# Set problem
Quote exactly the lines between the line containing "frame, lean = umbrella_frame()" and the line containing "record = json.load(file)", counting those two lines as part of the range. Leave the rest out.
::::
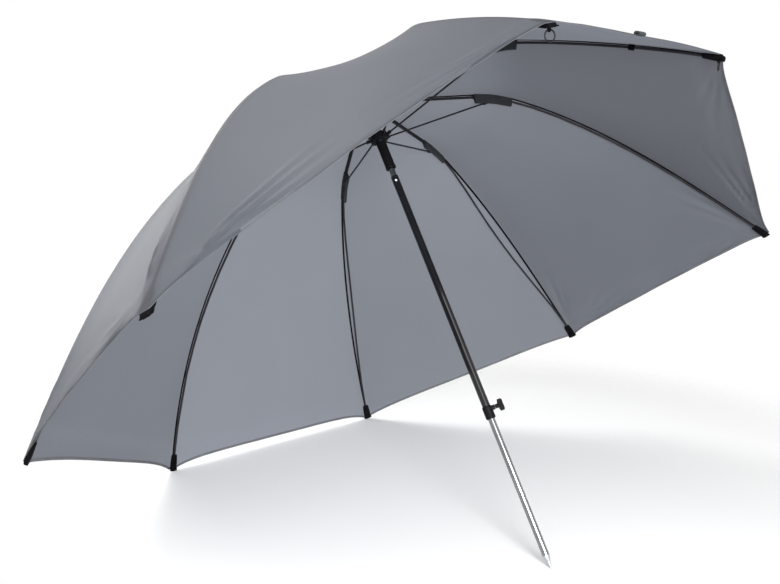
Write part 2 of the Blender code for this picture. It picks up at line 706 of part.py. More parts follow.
def neck_form():
    """Bright tube from the crown hub down into the upper pole, thicker where it plugs in."""
    top = HUB_TOP - GAP
    inner = NECK_RADIUS - NECK_WALL
    plug = UPPER_POLE_RADIUS - UPPER_POLE_WALL - GAP
    start = -UPPER_POLE_TOP - GAP
    end = -UPPER_POLE_TOP - NECK_PLUG_LENGTH
    profile = [
        (inner, top), (NECK_RADIUS, top), (NECK_RADIUS, start), (plug, start), (plug, end), (inner, end),
    ]
    turn = turned(BUTTON_AZIMUTH)
    reach = Vector((UPPER_POLE_RADIUS, 0, -BUTTON_DROP))
    root = Vector((BUTTON_INNER_END * HALF, 0, -BUTTON_DROP))
    hole = moved(cylinder(root, reach, BUTTON_RADIUS + GAP, ROUND_SIDES // 2), turn)
    return combine(lathe(profile), ("DIFFERENCE", hole))


def upper_pole_form():
    inner = UPPER_POLE_RADIUS - UPPER_POLE_WALL
    top, end = -UPPER_POLE_TOP, -UPPER_POLE_END
    profile = [(inner, top), (UPPER_POLE_RADIUS, top), (UPPER_POLE_RADIUS, end), (inner, end)]
    turn = turned(BUTTON_AZIMUTH)
    root = Vector((UPPER_POLE_RADIUS * HALF, 0, -BUTTON_DROP))
    reach = Vector((UPPER_POLE_RADIUS + OVERRUN, 0, -BUTTON_DROP))
    hole = moved(cylinder(root, reach, BUTTON_RADIUS + GAP, ROUND_SIDES // 2), turn)
    stem_root = Vector((UPPER_POLE_RADIUS * HALF, 0, clamp_height()))
    stem_reach = Vector((UPPER_POLE_RADIUS + OVERRUN, 0, clamp_height()))
    stem_turn = turned(CLAMP_AZIMUTH)
    stem_hole = moved(cylinder(stem_root, stem_reach, STEM_RADIUS + GAP, ROUND_SIDES // 2), stem_turn)
    return combine(lathe(profile), ("DIFFERENCE", hole), ("DIFFERENCE", stem_hole))


def lower_pole_form():
    inner = LOWER_POLE_RADIUS - LOWER_POLE_WALL
    bottom = -LOWER_POLE_BOTTOM
    top = bottom + LOWER_POLE_LENGTH
    return lathe([(inner, top), (LOWER_POLE_RADIUS, top), (LOWER_POLE_RADIUS, bottom), (inner, bottom)])


def spike_form():
    """Turned point with a shoulder against the tube's end and a plug inside it."""
    plug = LOWER_POLE_RADIUS - LOWER_POLE_WALL - GAP
    shoulder = -LOWER_POLE_BOTTOM - GAP
    cone = -POLE_LENGTH + SPIKE_CONE_LENGTH
    waist = LOWER_POLE_RADIUS * HALF
    profile = [
        (0, shoulder + SPIKE_PLUG_LENGTH), (plug, shoulder + SPIKE_PLUG_LENGTH), (plug, shoulder),
        (LOWER_POLE_RADIUS, shoulder), (LOWER_POLE_RADIUS, cone),
        (waist, cone - SPIKE_CONE_LENGTH * HALF), (SPIKE_TIP_RADIUS, -POLE_LENGTH), (0, -POLE_LENGTH),
    ]
    return lathe(profile)


def runner_form():
    """Sleeve with a slot and a pin hole for every stretcher, and a groove that clears the button."""
    top = -RUNNER_PIN_DROP + RUNNER_FLANGE_ABOVE_PIN
    step = -RUNNER_PIN_DROP - RUNNER_FLANGE_BELOW_PIN
    end = -RUNNER_SLEEVE_END
    lip = RUNNER_LIP
    rim = RUNNER_FLANGE_RADIUS
    sleeve = RUNNER_SLEEVE_RADIUS
    chamfer = OVERRUN
    profile = [
        (RUNNER_BORE, top), (rim - chamfer, top), (rim, top - chamfer), (rim, step + chamfer),
        (rim - chamfer, step), (sleeve + chamfer, step - chamfer), (sleeve, step - lip),
        (sleeve, end + lip * 2), (sleeve + chamfer * HALF, end + lip), (sleeve + chamfer * HALF, end),
        (RUNNER_BORE, end),
    ]
    steps = []
    floor = RUNNER_PIVOT.z - TONGUE_RADIUS - GAP * 2
    root = RUNNER_PIVOT.x - TONGUE_RADIUS - GAP * 2
    plane = RUNNER_PIVOT.y
    for _, azimuth, _ in rib_places():
        low = (root, plane - SLOT_HALF_WIDTH, floor)
        high = (rim + OVERRUN, plane + SLOT_HALF_WIDTH, top + OVERRUN)
        steps.append(("DIFFERENCE", moved(box(low, high), turned(azimuth))))
    for start, end_point in pin_ends(RUNNER_PIVOT, RUNNER_PIN_REACH + GAP):
        steps.append(("DIFFERENCE", cylinder(start, end_point, PIN_RADIUS + GAP)))
    groove = BUTTON_RADIUS + GAP
    groove_low = (0, -groove, end - OVERRUN)
    groove_high = (BUTTON_REACH + GAP, groove, top + OVERRUN)
    steps.append(("DIFFERENCE", moved(box(groove_low, groove_high), turned(BUTTON_AZIMUTH))))
    return moved(combine(lathe(profile), *steps), Matrix.Translation((0, 0, RUNNER_PIN_DROP)))


def clamp_height():
    return -COLLAR_TOP - COLLAR_LENGTH * HALF * HALF


def collar_form():
    """Collar over the end of the upper pole, with a bush for the lower pole and a screw boss."""
    top, bottom = -COLLAR_TOP, -COLLAR_TOP - COLLAR_LENGTH
    seat = -UPPER_POLE_END - GAP
    wide, narrow = UPPER_POLE_RADIUS + GAP, LOWER_POLE_RADIUS + GAP
    rim = COLLAR_RADIUS
    chamfer = COLLAR_SHOULDER
    profile = [
        (wide, top), (rim - chamfer * HALF, top), (rim, top - chamfer), (rim, bottom + chamfer),
        (rim - chamfer, bottom), (narrow, bottom), (narrow, seat), (wide, seat),
    ]
    turn = turned(CLAMP_AZIMUTH)
    height = clamp_height()
    start = Vector((UPPER_POLE_RADIUS + (rim - UPPER_POLE_RADIUS) * HALF, 0, height))
    boss = moved(cylinder(start, Vector((BOSS_REACH, 0, height)), BOSS_RADIUS, ROUND_SIDES // 2), turn)
    inside = Vector((STEM_INNER_END * HALF, 0, height))
    outside = Vector((BOSS_REACH + OVERRUN, 0, height))
    hole = moved(cylinder(inside, outside, STEM_RADIUS + GAP, ROUND_SIDES // 2), turn)
    return combine(lathe(profile), ("UNION", boss), ("DIFFERENCE", hole))


def knob_form():
    """Wing screw: stem, hub and a flat wing whose length lies along the pole; modelled along +X."""
    corner = KNOB_HUB_RADIUS * HALF
    upper = [
        (KNOB_REACH, KNOB_HALF_LENGTH - corner), (KNOB_REACH - corner, KNOB_HALF_LENGTH),
        (KNOB_WING_START + corner, KNOB_HALF_LENGTH), (KNOB_WING_START, KNOB_HUB_RADIUS),
    ]
    wing = [(x, -z) for x, z in reversed(upper)] + upper
    hub_end = Vector((KNOB_WING_START + KNOB_HUB_RADIUS, 0, 0))
    hub = cylinder(Vector((KNOB_HUB_START, 0, 0)), hub_end, KNOB_HUB_RADIUS, ROUND_SIDES // 2)
    stem_start, stem_end = Vector((STEM_INNER_END, 0, 0)), Vector((KNOB_HUB_START + OVERRUN, 0, 0))
    stem = cylinder(stem_start, stem_end, STEM_RADIUS, ROUND_SIDES // 2)
    return combine(hub, ("UNION", stem), ("UNION", prism(wing, -KNOB_HALF_THICKNESS, KNOB_HALF_THICKNESS)))


def button_form():
    """Round button with a domed face, modelled along +X."""
    dome = BUTTON_REACH - BUTTON_RADIUS * HALF * HALF
    start, flat, end = (Vector((x, 0, 0)) for x in (BUTTON_INNER_END, dome, BUTTON_REACH))
    direction = Vector((1, 0, 0))
    sections = [ring_points(start, direction, BUTTON_RADIUS, ROUND_SIDES // 2)]
    sections.append(ring_points(flat, direction, BUTTON_RADIUS, ROUND_SIDES // 2))
    sections.append(ring_points(end, direction, BUTTON_RADIUS * HALF, ROUND_SIDES // 2))
    return loft(sections)


def button_spring_form():
    """Leaf spring inside the neck, bent to a shallow V that presses on the button."""
    tip = BUTTON_INNER_END - GAP
    wall = -(NECK_RADIUS - NECK_WALL - GAP * 2)
    bend = wall + SPRING_THICKNESS
    rise, run = SPRING_HALF_LENGTH, BUTTON_RADIUS + GAP
    outline = [
        (bend, rise), (tip - SPRING_THICKNESS, run), (tip - SPRING_THICKNESS, -run), (bend, -rise),
        (wall, -rise), (tip - SPRING_THICKNESS * 2, -run), (tip - SPRING_THICKNESS * 2, run), (wall, rise),
    ]
    return prism([(x, z - BUTTON_DROP) for x, z in outline], -SPRING_HALF_WIDTH, SPRING_HALF_WIDTH)


def lean_angle():
    """Lean at which the rear pockets' lowest corners are level with the point of the spike."""
    low, high = 0.0, math.radians(60)
    rear = PAIRS[0]
    points, direction = rod_line(rear)
    nose = points[-2] + direction * POCKET_LENGTH
    corners = [turned(BACK - rear.angle) @ p for p in
               pocket_section(nose, direction, POCKET_NOSE_HALF_WIDTH, POCKET_NOSE_HALF_THICKNESS)]
    turn = [2 * math.pi * i / ROUND_SIDES for i in range(ROUND_SIDES)]
    rim = [Vector((math.cos(a), math.sin(a), 0)) * SPIKE_TIP_RADIUS for a in turn]
    point = [spot - Vector((0, 0, POLE_LENGTH)) for spot in rim]
    for _ in range(BISECTION_STEPS):
        middle = (low + high) * HALF
        tilt = Matrix.Rotation(-middle, 4, "X")
        pocket_low = min((tilt @ p).z for p in corners)
        spike_low = min((tilt @ p).z for p in point)
        low, high = (middle, high) if pocket_low > spike_low else (low, middle)
    return low, spike_low


def umbrella_frame():
    """Empty that leans the upright model and stands the spike's point on the ground at the origin."""
    lean, lowest = lean_angle()
    frame = bpy.data.objects.new("umbrella_frame", None)
    bpy.context.scene.collection.objects.link(frame)
    frame.rotation_euler = (-lean, 0, 0)
    frame.location = (0, POLE_LENGTH * math.sin(lean), -lowest)
    return frame, lean


def build_ribs(frame, lean, black, cloth, steel, rod_finish):
    rib_mesh = rib_form()
    stretcher_mesh = stretcher_form()
    hang_world = Vector((0, 0, -1))
    for name, azimuth, pair in rib_places():
        rib = place(link(f"rib_{name}", rib_mesh, black), frame, turned(azimuth) @ RIB_PIVOT, azimuth)
        stretcher = link(f"stretcher_{name}", stretcher_mesh, black)
        pin = turned(azimuth) @ (RUNNER_PIVOT + Vector((0, 0, RUNNER_PIN_DROP)))
        place(stretcher, bpy.data.objects["runner"], pin, azimuth)
        hand = 1 if azimuth < BACK else -1
        knee = place(link(f"knee_{name}", knee_form(pair, hand), cloth), rib, KNEE_PIVOT - RIB_PIVOT)
        place(link(f"rod_{name}", rod_form(pair, hand), rod_finish), knee)
        place(link(f"pocket_{name}", pocket_form(pair, pair.name == "front"), black), knee)
        if pair.name == "front":
            to_local = (Matrix.Rotation(-lean, 4, "X") @ turned(azimuth)).inverted()
            hang = to_local.to_3x3() @ hang_world
            hang.y = 0
            eye = ring_lug(pair)[1]
            place(link(f"ring_{name}", ring_form(hang.normalized()), steel), knee, eye - KNEE_PIVOT)


def build():
    clear_scene()
    black = finish("black_plastic", (0.02, 0.02, 0.022), 0.4)
    gloss = finish("black_gloss", (0.015, 0.015, 0.017), 0.15)
    silver = finish("aluminium", (0.75, 0.76, 0.78), 0.2, 1.0)
    cloth = finish("guard_cloth", (0.05, 0.055, 0.06), 0.8)
    fabric = finish("canopy_fabric", (0.22, 0.235, 0.26), 0.75)
    glass_rod = finish("rib_rod", (0.05, 0.05, 0.058), 0.35)
    wire = finish("black_wire", (0.03, 0.03, 0.03), 0.3, 0.6)
    white = finish("button_white", (0.8, 0.8, 0.8), 0.4)

    frame, lean = umbrella_frame()
    place(link("canopy", canopy_form(), fabric), frame)
    place(link("crown_cap", crown_cap_form(), black), frame)
    place(link("crown_hub", crown_hub_form(), black), frame)
    place(link("neck_tube", neck_form(), silver), frame)
    place(link("upper_pole", upper_pole_form(), gloss), frame)
    place(link("lower_pole", lower_pole_form(), silver), frame)
    place(link("ground_spike", spike_form(), silver), bpy.data.objects["lower_pole"])
    place(link("runner", runner_form(), black), frame, (0, 0, -RUNNER_PIN_DROP))
    place(link("clamp_collar", collar_form(), black), frame)
    place(link("clamp_knob", knob_form(), black), frame, (0, 0, clamp_height()), CLAMP_AZIMUTH)
    place(link("snap_button", button_form(), white), frame, (0, 0, -BUTTON_DROP), BUTTON_AZIMUTH)
    place(link("button_spring", button_spring_form(), silver), frame, azimuth=BUTTON_AZIMUTH)
    build_ribs(frame, lean, black, cloth, wire, glass_rod)
    bpy.context.view_layer.update()


build()
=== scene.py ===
"""Looks of the fishing umbrella: canopy cloth, tapes, hems and the finish of every fitting."""
import json
import math

import bpy
import numpy as np
from mathutils import Matrix, Vector


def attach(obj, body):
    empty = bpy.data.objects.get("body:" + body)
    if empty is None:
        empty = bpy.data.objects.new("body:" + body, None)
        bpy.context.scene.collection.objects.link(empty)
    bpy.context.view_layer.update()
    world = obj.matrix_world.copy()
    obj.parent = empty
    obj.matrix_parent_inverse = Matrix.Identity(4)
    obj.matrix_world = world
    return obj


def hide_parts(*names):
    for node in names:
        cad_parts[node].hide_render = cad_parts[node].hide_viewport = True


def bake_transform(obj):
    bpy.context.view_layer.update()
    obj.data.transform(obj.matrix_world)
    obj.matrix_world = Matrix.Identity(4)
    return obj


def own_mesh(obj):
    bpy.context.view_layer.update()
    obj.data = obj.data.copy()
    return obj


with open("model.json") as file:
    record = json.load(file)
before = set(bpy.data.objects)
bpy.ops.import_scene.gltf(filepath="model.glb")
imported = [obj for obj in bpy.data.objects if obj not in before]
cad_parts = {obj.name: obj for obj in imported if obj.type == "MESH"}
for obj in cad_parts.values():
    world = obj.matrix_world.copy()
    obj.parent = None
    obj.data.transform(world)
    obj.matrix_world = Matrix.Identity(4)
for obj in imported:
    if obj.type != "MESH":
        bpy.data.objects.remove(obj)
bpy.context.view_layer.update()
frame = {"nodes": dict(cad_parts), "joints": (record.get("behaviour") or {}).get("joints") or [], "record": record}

# The seam over each rib, measured from the crown, as in the solids
KNEE_DISTANCE = 0.474
KNEE_SPREAD = 0.240
KNEE_PIVOT_DISTANCE = 0.414
CANOPY_HOLE_RADIUS = 0.0065
CROWN_SLOPE = math.radians(10.3)
KNEE_SLOPE = math.radians(6.3)
POLE_LENGTH = 1.588
SPIKE_TIP_RADIUS = 0.0015
BACK = math.radians(90)
SHARP_ANGLE = math.radians(40)
TINY = 1e-12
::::
# Task answer
    frame, lean = umbrella_frame()
    place(link("canopy", canopy_form(), fabric), frame)
    place(link("crown_cap", crown_cap_form(), black), frame)
    place(link("crown_hub", crown_hub_form(), black), frame)
    place(link("neck_tube", neck_form(), silver), frame)
    place(link("upper_pole", upper_pole_form(), gloss), frame)
    place(link("lower_pole", lower_pole_form(), silver), frame)
    place(link("ground_spike", spike_form(), silver), bpy.data.objects["lower_pole"])
    place(link("runner", runner_form(), black), frame, (0, 0, -RUNNER_PIN_DROP))
    place(link("clamp_collar", collar_form(), black), frame)
    place(link("clamp_knob", knob_form(), black), frame, (0, 0, clamp_height()), CLAMP_AZIMUTH)
    place(link("snap_button", button_form(), white), frame, (0, 0, -BUTTON_DROP), BUTTON_AZIMUTH)
    place(link("button_spring", button_spring_form(), silver), frame, azimuth=BUTTON_AZIMUTH)
    build_ribs(frame, lean, black, cloth, wire, glass_rod)
    bpy.context.view_layer.update()


build()
=== scene.py ===
"""Looks of the fishing umbrella: canopy cloth, tapes, hems and the finish of every fitting."""
import json
import math

import bpy
import numpy as np
from mathutils import Matrix, Vector


def attach(obj, body):
    empty = bpy.data.objects.get("body:" + body)
    if empty is None:
        empty = bpy.data.objects.new("body:" + body, None)
        bpy.context.scene.collection.objects.link(empty)
    bpy.context.view_layer.update()
    world = obj.matrix_world.copy()
    obj.parent = empty
    obj.matrix_parent_inverse = Matrix.Identity(4)
    obj.matrix_world = world
    return obj


def hide_parts(*names):
    for node in names:
        cad_parts[node].hide_render = cad_parts[node].hide_viewport = True


def bake_transform(obj):
    bpy.context.view_layer.update()
    obj.data.transform(obj.matrix_world)
    obj.matrix_world = Matrix.Identity(4)
    return obj


def own_mesh(obj):
    bpy.context.view_layer.update()
    obj.data = obj.data.copy()
    return obj


with open("model.json") as file:
    record = json.load(file)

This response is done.